$\displaystyle \sum \frac{n^2}{3^nz^n}\\$
$\displaystyle \frac{1}{R}=\lim_{n->\infty}\sqrt[n]{|\sum \frac{n^2}{3^nz^n}|}\\$
what to do now?
I don't know why you have the summation inside the square root. Correct application of the nth root test means that the given series will converge for values of z that satisfy $\displaystyle \lim_{n \rightarrow +\infty} \left| \frac{n^{2/n}}{3z}\right| < 1 \Rightarrow \frac{1}{3|z|} \lim_{n \rightarrow +\infty} n^{2/n} < 1$.
Then you have to test each endpoint.
Since power series and stuff belongs at least to calculus II , I assume you've already had calculus I: limits, continuity and stuff...right?
Then you must know that n^(1/n) --> 1 when n --> oo, but then
n^(2/n) = [n^(1/n)]^2 --> 1*1 = 1 by arithmetic of limits.
Tonio
Hmmm...rechecking your question I realize that what you posted is NOT a power series in z since z appears in the denominator, so this is at most a Laurent series, a very different stuff belonging to complex analysis.
What did you really mean to ask here? Is z a variable or just a parameter?
Tonio
True, because as I pointed out before what you ngave is not a power series! What you gave is a palin series with a parameter (constant) z, as you said. There's no convergence radius here, then.

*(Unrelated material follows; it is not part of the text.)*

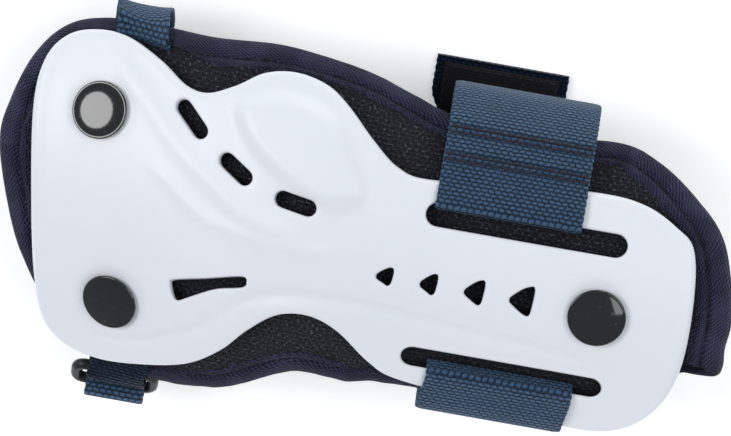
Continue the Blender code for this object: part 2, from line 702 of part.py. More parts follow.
def strap_ring():
    """A rectangular ring. Its object stands on its hinge bar's axis."""
    half = RING_WIDTH / 2 - RING_BAR_RADIUS
    corner = RING_CORNER
    outline = []
    for x, y, start in ((half, RING_DEPTH, 90), (half, 0, 0), (-half, 0, -90), (-half, RING_DEPTH, -180)):
        inward_y = -1 if y > 0 else 1
        center = (x - math.copysign(corner, x), y + inward_y * corner)
        for angle in np.radians(np.linspace(start, start - 90, 4)):
            outline.append((center[0] + corner * math.cos(angle), center[1] + corner * math.sin(angle)))
    curve = bpy.data.curves.new("strap_ring", "CURVE")
    curve.dimensions = "3D"
    curve.bevel_depth = RING_BAR_RADIUS * MM
    curve.bevel_resolution = 2
    path = curve.splines.new("POLY")
    path.points.add(len(outline) - 1)
    path.use_cyclic_u = True
    for point, (x, y) in zip(path.points, outline):
        point.co = (x * MM, y * MM, 0, 1)
    obj = new_object("strap_ring", curve, PARTS, "black_satin")
    obj.rotation_euler = (math.radians(180 + RING_SLOPE), 0, 0)
    obj.location = on_guard((lengthwise(HAND_STRAP_RING_X), *ring_axis()))


def turned(name, profile, frame, material_name, sides):
    """A profile of (radius, height) turned about the frame's Z, from its outer top downwards."""
    bm = bmesh.new()
    verts = [bm.verts.new((radius * MM, 0, height * MM)) for radius, height in profile]
    for a, b in zip(verts, verts[1:]):
        bm.edges.new((a, b))
    if profile[0] == profile[-1]:
        bmesh.ops.remove_doubles(bm, verts=bm.verts, dist=1e-7)
    mesh = bpy.data.meshes.new(name)
    bm.to_mesh(mesh)
    bm.free()
    obj = new_object(name, mesh, PARTS, material_name)
    screw = obj.modifiers.new("turn", "SCREW")
    screw.steps = screw.render_steps = sides
    screw.use_merge_vertices = True
    screw.merge_threshold = 0.00001
    screw.use_smooth_shade = True
    obj.matrix_world = frame
    return obj


def rivets():
    """Each rivet is a domed cap whose post goes through the plate and cover into a washer."""
    for name in RIVETS:
        x, s = rivet_place(name)
        axis = outer_normal(x, s)
        turn = axis.to_track_quat("Z", "Y").to_matrix().to_4x4()
        frame = Matrix.Translation(on_guard(outer_face(x, s))) @ turn
        reach = WASHER_TOP + WASHER
        dome = [(CAP_RADIUS * math.sin(a), FIT + 0.7 + (CAP_HEIGHT - 0.7) * math.cos(a))
                for a in np.radians((0, 22, 42, 60, 76, 90))]  # fmt: skip
        cap = dome + [(CAP_RADIUS, FIT), (POST_RADIUS, FIT), (POST_RADIUS, -reach), (0, -reach)]
        turned(f"rivet_cap_{name}", cap, frame, "black_gloss", 20)
        top, bottom = -WASHER_TOP, -reach
        bore = POST_RADIUS + FIT
        ring = [(WASHER_RADIUS, top), (WASHER_RADIUS, bottom), (bore, bottom), (bore, top)]
        ring.append(ring[0])
        turned(f"rivet_washer_{name}", ring, frame, "washer_black", 16)


for old in list(bpy.data.objects):
    bpy.data.objects.remove(old)
PARTS = new_collection("wrist_guard")
CUTTERS = new_collection("cutters")
palm_plate()
rivets()
palm_layers()
palm_bindings()
back_layers()
back_binding()
side_gusset()
wrist_strap()
wrist_strap_tail()
wrist_loop_patch()
hand_strap()
hand_strap_end()
ring_tab()
strap_ring()
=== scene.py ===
"""The looks of a wrist guard: a white moulded plate riveted to a padded, bound sleeve, with two
webbing straps. Shapes are worked out in millimetres, with x counted from the wrist crease, and
to_frame turns them into the frame's metres. An unrolled place on the plate is (x, s): s is the
length round the bend from the crest."""

import math

import bpy
import numpy as np
from mathutils import Matrix, Vector
from mathutils.geometry import delaunay_2d_cdt


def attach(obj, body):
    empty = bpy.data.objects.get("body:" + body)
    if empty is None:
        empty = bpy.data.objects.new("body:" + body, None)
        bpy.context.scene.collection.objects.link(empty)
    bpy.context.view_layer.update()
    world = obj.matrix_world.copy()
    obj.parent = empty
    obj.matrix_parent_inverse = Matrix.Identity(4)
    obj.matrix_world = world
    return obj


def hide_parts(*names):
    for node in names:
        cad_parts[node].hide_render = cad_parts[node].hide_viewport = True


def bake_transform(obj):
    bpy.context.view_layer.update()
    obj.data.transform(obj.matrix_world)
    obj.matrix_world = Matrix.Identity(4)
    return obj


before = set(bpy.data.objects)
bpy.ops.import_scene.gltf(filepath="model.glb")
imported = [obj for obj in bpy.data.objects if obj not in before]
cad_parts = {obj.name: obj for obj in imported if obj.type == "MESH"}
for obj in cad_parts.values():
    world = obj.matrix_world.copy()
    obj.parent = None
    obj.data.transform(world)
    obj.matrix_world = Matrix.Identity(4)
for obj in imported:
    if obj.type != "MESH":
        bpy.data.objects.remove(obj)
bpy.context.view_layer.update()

MM = 0.001
CREASE_X = 36.0  # from the wrist crease to the frame's origin

# The plate's bend
PLATE_TOP = 60.0
FOREARM_RADIUS = 63.0
HAND_RADIUS = 93.0
HAND_PITCH = math.radians(19.5)
BEND_START, BEND_LENGTH = 20.0, 70.0
PITCH_START, PITCH_LENGTH = 22.0, 78.0

# Layers, by their depth under the plate's outer face
PLATE = 2.6
WEBBING = 1.4
UNDER_PLATE = 3.65
OVER_PLATE = -1.0
PAD_TOP = 4.7
PAD_BOTTOM = 11.3
LINING = 1.0

# Heights over the ground, on which the back of the guard lies
OUTER_RUN = 0.7
HOOK_HEIGHT = 2.05
LOOP_HEIGHT = 3.05
INNER_RUN = 4.4
BACK_BOTTOM = 5.5
BACK_TOP = 13.7
BACK_FLAT = 16.0
BACK_RISE_RADIUS = 34.0

# Strap slots in the plate: middle lines, half width and ends
THUMB_SLOT_Y, LITTLE_SLOT_Y = 18.0, -21.1
SLOT_HALF = 3.1
SLOT_START, SLOT_END = 15.0, 67.4

# The stay's pocket and the side wall
STAY_START, STAY_END, STAY_HALF = -24.0, 72.0, 13.5
WALL_START, WALL_END = -34.0, 74.0
WALL_FOOT = -25.6
WALL_BULGE = 9.0
WALL_HALF = 0.6

# Straps and ring
WRIST_X = 36.0
WRIST_WIDTH = 38.0
WRIST_SKEW = 4.0
TAIL_SHIFT = 7.3
WRIST_SEAMS = (31.6, 32.8, 38.0, 39.2)
WRIST_HOOK_HALF = 15.4
HAND_WIDTH = 15.5
THUMB_X, RING_X = -65.6, -57.2
RING_BAR = 1.5
RING_HALF, RING_CORNER = 10.1, 2.2
RING_DEPTH = 7.4
RING_SLOPE = math.radians(45.6)
TAIL_Y, TAIL_END_Y = 22.0, 45.0
FLAP_Y, FLAP_END_Y = -18.0, 8.0
SCALLOP_PITCH = 1.96
UPWARDS = (0.0, 0.0, 1.0)

# Sewing
TAPE_WIDTH = 6.2
SEAM_INSET = 3.0
STITCH_SPACING = 2.9
CREASE_IN = 6.0  # a wide tape's crease, from its outer edge
RIVETS = {"thumb": (-72.1, 24.2), "little": (-61.4, -24.8), "forearm": (62.7, -0.8)}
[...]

For something to be a proper power series the powers of the VARIABLE have to be positive integers.
Tonio
Instead of blindly applying formulas you would be well advised to understand the principles of where those formulas come from and then applying those same principles to the questions you get. The question you have posted and the subsequent exchanges of replies is a classic example of why I give that advice.